The first of a series of focus groups in which students are able to voice their opinions about what classrooms and technologies they would like to see upgraded in upcoming renovation projects was held last night in the Gowen Room.
“We know that we need some work on classrooms, and we would like to understand the concerns that students and faculty have when making these renovations,” College Teaching, Learning and Technology Roundtable chair Steve Manly said. “This is not just theoretical – there are going to be changes and we need to know where to put our effort.”
The panel consisted of six faculty members, each intending to to take into account students’ concerns about the current situation in each building on campus.
“There are not very many nice classrooms,” Senior Operations Officer Ovide Corriveau said. “This is a very old campus and we haven’t stepped up to the 20th century.”
After this comment, the crowd of about 40 students began suggesting specific classrooms that have problems with the ventilation, lack of lefty desks and desk space, broken chairs, poor aesthetics, heating issues, obstructed views and faulty technologies.

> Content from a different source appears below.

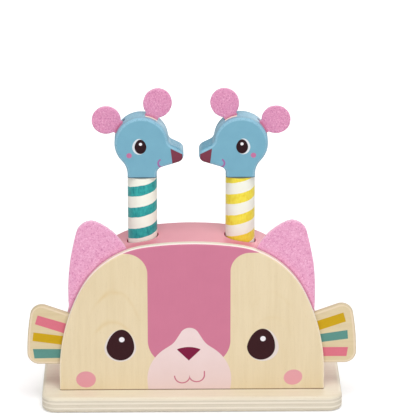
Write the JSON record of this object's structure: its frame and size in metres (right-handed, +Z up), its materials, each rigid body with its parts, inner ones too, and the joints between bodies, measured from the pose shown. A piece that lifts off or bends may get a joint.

The faculty representatives took notes while each student addressed their concerns. The representatives were reassuring in stating that many of the major problems will be fixed when the $2 million renovation plan begins this summer. The money for the renovation is coming from the $26 million budgeted for operations.
“[President Joel] Seligman wants something done now,” Corriveau said. “We have money budgeted to renovate this summer but we didn’t get the go-ahead until late so now we are gong to look at what we can do.” The current goal is to start fixing the congested rooms first – among those students complained about are Harkness 115, Dewey 1-101, Gavett 301, Morey 205 and most of the downstairs rooms in Meliora, Bausch & Lomb and Hylan. The commission intends to make progress by the time the 2006-07 school year begins.
Beyond the classroom blunders, students also complained about the lack of technological advancements as of late. Complaints ranged from a lack of uniform technology in each classroom, confusing many professors who end up delaying class to call someone from Information Technology Services to help them, to the lack of wireless internet on the Academic Quad, which Meridian and sophomore March Bishop noted she was told to leave out of her campus tours.
“We are migrating toward a wireless campus, but none of the academic buildings are officially wireless yet,” Corriveau said.
In terms of uniform technology, representatives from ITS confirmed that they are trying to make the digital aspect of each classroom alike.
“We are trying to make the terminology consistent with the buttons in the same location in each classroom and so on,” Associate Vice Provost and Director of ITS Erik Fredericksen said. “We are also trying to improve the response time when there is a problem.”
Lastly, students addressed a lack of classroom space and acknowledged that this is hindering the workshop model that many professors are attempting in their larger classes.
“The limiting factor is that there are not enough classrooms,” chemistry teaching assistant and senior Sameer Godiwala said. “The workshop model is not as effective as it should be, and I believe that the benefits greatly exceed the costs in this case.”
Although Corriveau remarked that it costs $250 per square foot to build new classrooms, he assured that this is an issue that they are also looking into.
This is the first of many focus groups that the planning committee is holding to ensure that student’s concerns are heard in this renovation process. In addition, meetings are being held with faculty members as well to determine the environments that they wish to teach in.